Raíz de la religiosidad (I)
La preocupación humana por la propia condición, naturaleza o destino, como se le quiera llamar, es el motivo de una extensísima producción literaria y filosófica, y la raíz de la religión y las ideologías. Esa preocupación diferencia por completo al ser humano del resto de los seres vivos, en quienes nos es imposible apreciarla. También diferencia a unos hombres de otros en el sentido de que a la mayoría solo parece prestar atención a los problemas, dolores y goces que el curso mismo de la vida les proporciona, en lo que no diferirían demasiado de los animales.
Sin embargo esta última diferencia no es esencial, sino solo de grado: en algunas personas se trata de una inquietud muy fuerte y persistente, que les induce a reflexiones y estudios, mientras que en la mayoría se presenta más bien como una desazón apagada y difusa.
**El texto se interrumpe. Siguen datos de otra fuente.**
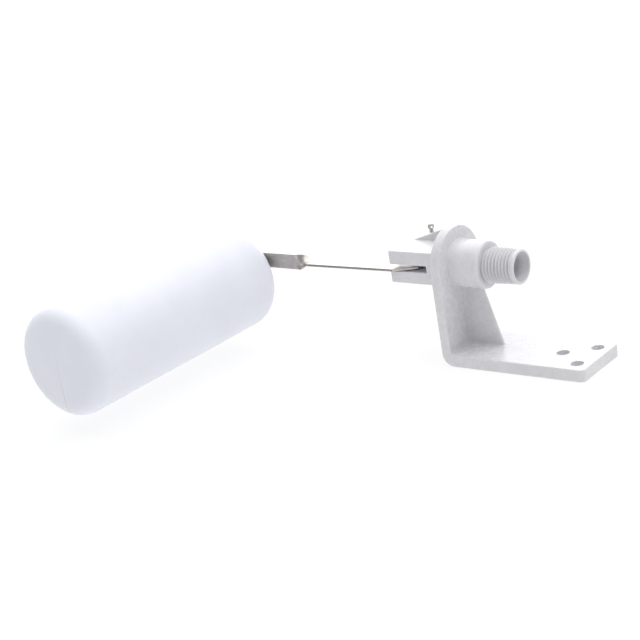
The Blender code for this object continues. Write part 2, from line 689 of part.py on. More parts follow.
def float_shell():
    """Blow-moulded drum, hollow, with two screw bosses and a filling hole in its far end."""
    near = FLOAT_FACE - FLOAT_LENGTH
    place = at(FLOAT_X, 0, FLOAT_Z) @ ALONG_Y
    item = turned("float_shell", float_profile(FLOAT_R, FLOAT_EDGE_R, near, FLOAT_FACE), place, 48)
    hollow = float_profile(FLOAT_R - FLOAT_WALL, FLOAT_EDGE_R - FLOAT_WALL, near + FLOAT_WALL,
                           FLOAT_FACE - FLOAT_WALL)
    combine(item, turned("float_hollow", hollow, place, 48), "DIFFERENCE")
    low = FLOAT_FACE - FLOAT_BOSS_LENGTH
    high = FLOAT_FACE - FLOAT_WALL / 2
    hole_low = FLOAT_FACE - FLOAT_SCREW_LENGTH - GAP
    for i, x in enumerate(float_screw_places()):
        boss_place = at(x, 0, TAB_Z) @ ALONG_Y
        combine(item, cylinder(f"float_boss_{i}", FLOAT_BOSS_R, low, high, boss_place), "UNION")
        mouth = FLOAT_FACE + OVERCUT
        hole = cylinder(f"float_boss_hole_{i}", FLOAT_SCREW_R + GAP, hole_low, mouth, boss_place)
        combine(item, hole, "DIFFERENCE")
    inside = FLOAT_FACE - FLOAT_WALL - OVERCUT
    fill = cylinder("fill_hole", FILL_HOLE_R, inside, FLOAT_FACE + OVERCUT, place)
    combine(item, fill, "DIFFERENCE")
    return as_part(item, FLOAT_PLASTIC)


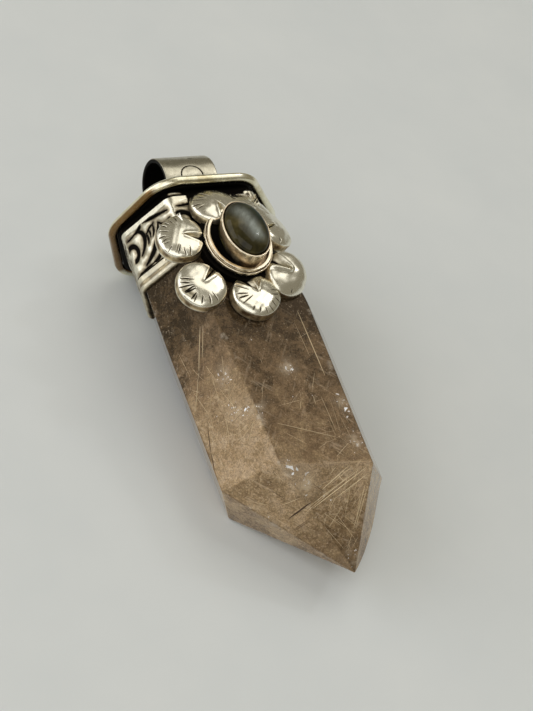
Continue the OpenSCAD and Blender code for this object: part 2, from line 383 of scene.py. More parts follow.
def mitre(corners: np.ndarray) -> tuple[np.ndarray, np.ndarray, np.ndarray]:
    """The outward directions of each corner's two sides, and how it moves as they move out by 1.

    Args:
        corners: The outline's corners as (side, height), counterclockwise.

    Returns:
        The side before's direction, the side after's direction and the corner's move, each (6, 2).
    """
    along = unit(np.roll(corners, -1, axis=0) - corners)
    after = np.stack([along[:, 1], -along[:, 0]], -1)
    before = np.roll(after, 1, axis=0)
    return before, after, (before + after) / (1 + (before * after).sum(-1, keepdims=True))


@dataclass(frozen=True)
class Ring:
    """A rounded six-sided path round the pendant: its points, outward directions and length so far."""

    points: np.ndarray
    normals: np.ndarray
    length: np.ndarray
    middles: np.ndarray
    widths: np.ndarray

    @classmethod
    def around(cls, corners: np.ndarray, out: float, radius: float, count: int) -> "Ring":
        """Moves the corners' outline out, rounds its corners with arcs and spaces points evenly on it.

        Each arc turns about corner + (out - radius) times its mitre, from one side's direction to the next.

        Args:
            corners: The outline's corners as (side, height), counterclockwise.
            out: How far the path lies outside them.
            radius: The arcs' radius.
            count: Points on the path.

        Returns:
            The path.
        """
        before, after, move = mitre(corners)
        centre = corners + (out - radius) * move
        start = np.arctan2(before[:, 1], before[:, 0])
        turn = (np.arctan2(after[:, 1], after[:, 0]) - start) % (2 * np.pi)
        steps = 40
        a = start[:, None] + turn[:, None] * np.linspace(0, 1, steps)
        spoke = np.stack([np.cos(a), np.sin(a)], -1)
        arcs = centre[:, None] + radius * spoke
        rough = np.concatenate([arcs.reshape(-1, 2), arcs[0, :1]])
        normal = np.concatenate([spoke.reshape(-1, 2), spoke[0, :1]])
        run = np.concatenate([[0], np.cumsum(np.linalg.norm(np.diff(rough, axis=0), axis=1))])
        s = np.linspace(0, run[-1], count, endpoint=False)
        points = np.stack([np.interp(s, run, rough[:, k]) for k in (0, 1)], -1)
        normals = unit(np.stack([np.interp(s, run, normal[:, k]) for k in (0, 1)], -1))
        arc_end, next_start = run[steps - 1 :: steps], run[steps::steps]
        widths = np.linalg.norm(np.roll(corners, -1, axis=0) - corners, axis=1)
        return cls(points, normals, s, (arc_end + next_start) / 2, widths)


@dataclass(frozen=True)
class Resting:
    """The pendant laid on its back: its rim wire and the crystal's back shoulder touch the table."""

    stone: Stone
    levels: Levels

    def tilt(self) -> float:
        """How far it tips up toward the bail, in radians."""
        dy, dz = self.levels.wire_y - self.stone.edge_y[4], -self.levels.rim_out - self.stone.rim_back
        return math.asin(self.levels.wire_d / 2 / math.hypot(dy, dz)) - math.atan2(dz, dy)

    def shift(self) -> np.ndarray:
        """How far it then moves, so that the origin lies on the table under the middle of its box.

        Returns:
            The move in millimetres.
        """
        lv, st, t = self.levels, self.stone, self.tilt()
        reach = lv.rim_r + lv.wire_d / 2
        rim, move = st.rim(), mitre(st.rim())[2]
        right = max(st.neck()[0, 0], rim[0, 0] + (lv.rim_out - lv.rim_r) * move[0, 0] + reach)
        left = rim[3, 0] + (lv.rim_out - lv.rim_r) * move[3, 0] - reach
        low = st.tip[1] * math.cos(t) - st.tip[2] * math.sin(t)
        high = lv.bail_y * math.cos(t) + lv.bail_depth * math.sin(t) + lv.bail_d / 2
        lift = -st.shoulder()[4, 1] * math.cos(t) - st.edge_y[4] * math.sin(t)
        return np.array([-(right + left) / 2, -(low + high) / 2, lift])

    def from_front(self) -> np.ndarray:
        """The direction of sight of someone who looks down on the pendant from its tip's left."""
        axes = self.place(np.eye(3)) - self.place(np.zeros((1, 3)))
        return unit(axes @ np.array([0.537, 0.371, -0.757]))

    def place(self, points: np.ndarray) -> np.ndarray:
        """Turns flat places about x by the tilt and moves them.

        Args:
            points: The places in flat millimetres, of shape (n, 3).

        Returns:
            The same places in the frame's metres.
        """
        c, s = math.cos(self.tilt()), math.sin(self.tilt())
        turn = np.array([[1, 0, 0], [0, c, -s], [0, s, c]])
        return (points @ turn.T + self.shift()) / 1000.0


# ---------------------------------------------------------------- finishes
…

Desazón intensificada repentinamente ante sucesos especiales como la muerte de personas queridas o el peligro de perder la propia vida, o ante visiones como la del firmamento estrellado, que les conmueven de pronto más allá de las urgencias cotidianas. Esa inquietud está claro que existe en el hombre desde mucho antes de la escritura, desde su misma constitución como humano, según muestran los mitos y relatos transmitidos oralmente, los ritos y restos arqueológicos. Cabría suponer que con respecto a los animales es la diferencia más radical y profunda, aunque quizá esté esbozada en los más próximos a nosotros. El animal inquieto por su destino.
Al modo de los animales, el hombre se encuentra en el mundo sin necesidad de mayor reflexión, y condicionado por las exigencias perentorias del entorno para su supervivencia. Pero a diferencia de ellos, posee la consciencia de la muerte, lo que le permite sentir su propia vida como un todo limitado temporalmente, y asimismo posee una percepción y sentimiento del entorno mucho más amplia y profunda que la de cualquier animal, que le permite concebir dicho entorno también como un todo, como un “mundo”. Esta doble percepción, de sí mismo y del mundo, es, por decirlo de algún modo, desconcertante para la propia psique, que se ve al mismo tiempo integrada en el mundo y diferente de él. Tal desconcierto se ha expresado muchas veces por diversos pensadores, pero quizá nunca con la precisión y brevedad del poeta y científico Omar Jayam en un sencillo cuarteto o “rubai”: “Vine al mundo sin mi consentimiento /desde entonces la vida no ha dejado de asombrarme /Me iré sin desearlo y sin saber / el por qué de mi llegada, mi estancia y mi partida”. De esta reflexión angustiosa extrae Jayam diversas conclusiones sobre la conducta humana, que no importa aquí detallar.
Baste con apreciar la profunda verdad contenida en sus versos. Nunca sabremos el por qué ni el para qué de nuestro destino. Lo que hace Jayam es traducir a un pensamiento claro un sentimiento profundo e imprecisable que acompaña nuestra existencia.
La comprobación de la forzosa ignorancia del hombre sobre su condición o destino, extiende una oscura sombra sobre el conjunto de su vida, sobre la conducta a seguir en ella y sobre el sentido de sus actividades, desde las más banales hasta las al parecer más esenciales. Cabría pensar que, de todas maneras, es absurdo plantearse problemas irresolubles como el de Jayam, y que nos bastaría con resolver satisfactoriamente los parciales y fragmentarios que nos ofrece la vida misma. Sin embargo, incluso la vida más rutinaria y aparentemente segura es incierta, los planes mejor organizados suelen fallar, los deseos o aspiraciones que consideramos más adecuados o justificados suelen frustrarse, y aunque hubiera un equilibrio entre penas y alegrías, entre éxitos y fracasos, o prevaleciera cualquiera de ellos, se hace presente al final la pregunta: “¿para qué?”. Como señala el Eclesiastés, todo resulta vacuo de sentido, y nuestro destino, por mucho que no lo queramos, es como el de los animales. Nos proponemos un saber que los animales no pueden proponerse, y sin embargo ese saber nos resulta inalcanzable. A menudo se interpreta la ignorancia como la raíz del sentimiento religioso, pero no se trata, o no ante todo, de ignorancia científica o técnica, corregible, sino precisamente de esta otra clase.
“Si Jesucristo no resucitó de entre los muertos vana es nuestra fe” San Pablo.